The two specific projects discussed by Machado and Voell during their conversation were Dash Caracas and EatBCH. Voell pointed out that EatBCH specifically has received some criticism as nothing more than propaganda for Bitcash. While both Voell and Machado admitted it’s difficult to criticize a charitable organization that is obviously having an impact, they also touched on the perceived issues with these types of programs.

“If you’re just doing this for a very short-term gain and strengthening your community, [then] you’re not providing lasting value to these people,” said Machado.

All Roads Lead to Bitcoin

While these types of publicity stunts may be useful for promoting specific altcoins over the short term, Machado sees bitcoin as the ultimate beneficiary of these programs.

“It seems like, obviously, they’re trying to make their coin stronger and gain adoption for their coin, but in reality, what they’re also doing is they’re making cryptocurrencies as an asset class [or] as a whole a more legitimate thing in the eyes of Venezuelans,” said Machado of the Bitcash and Dash programs in Venezuela.

Of course, this is not a new phenomenon. How many individuals who were caught up in the Dogecoin phenomenon back in 2014 eventually became interested in bitcoin? How many people who were swept up in the initial coin offering (ICO) hysteria of 2017 learned about bitcoin along the way? Even Venezuelan President Maduro’s petro token probably had the unintended consequence of informing more Venezuelans about bitcoin.

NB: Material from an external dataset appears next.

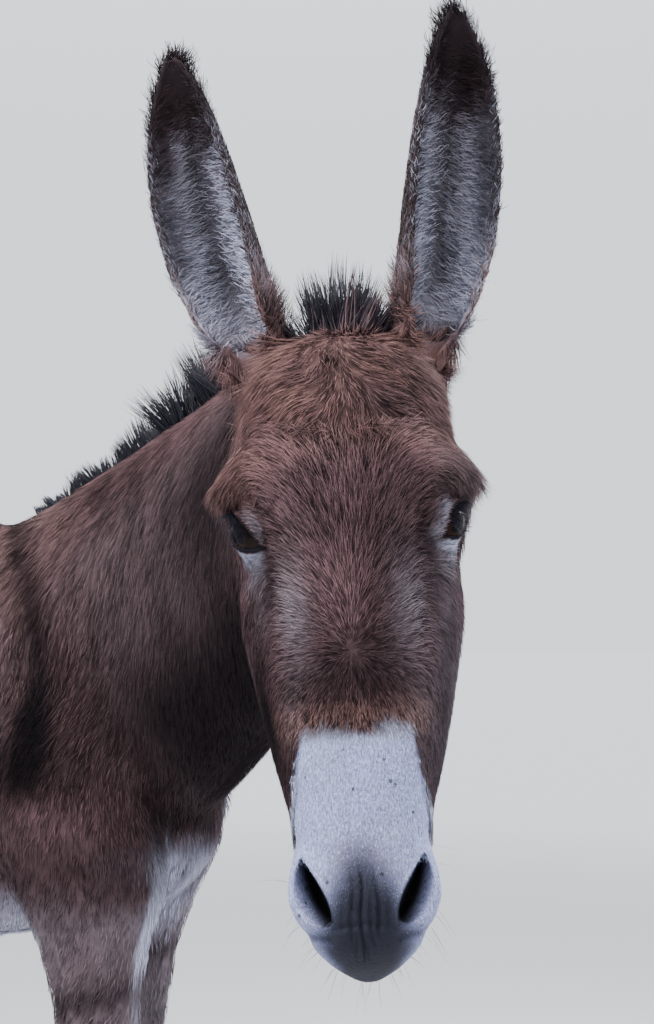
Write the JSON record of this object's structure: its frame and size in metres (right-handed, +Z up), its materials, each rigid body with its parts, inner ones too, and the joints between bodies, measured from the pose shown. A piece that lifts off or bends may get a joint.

The key issue Bitcash, Dash, and pretty much every other altcoin face is a lack of liquidity. Machado noted that his contacts on the ground in Venezuela have told him Bitcash is not liquid at all in the country.

Related to this point, Machado later added that, while cryptocurrency miners have moved away from mining bitcoin, they still mostly transfer their altcoin mining profits to bitcoin as soon as possible.

“Bitcoin would actually be much more useful there because there’s a lot of exchanges that accept it, LocalBitcoins trades over a million dollars in value some days in Venezuela, and the USD and bitcoin and the bolivar and bitcoin are very liquid pairs,” said Machado.

In Machado’s view, the most liquid cryptocurrency, which has always been bitcoin, creates the best chance for Venezuelans to create a parallel economy outside of the control of Maduro’s regime. Additionally, a marketing campaign for an altcoin is actually a marketing campaign for the entire cryptocurrency and blockchain ecosystem, which means the most liquid cryptocurrency is the one that will benefit most.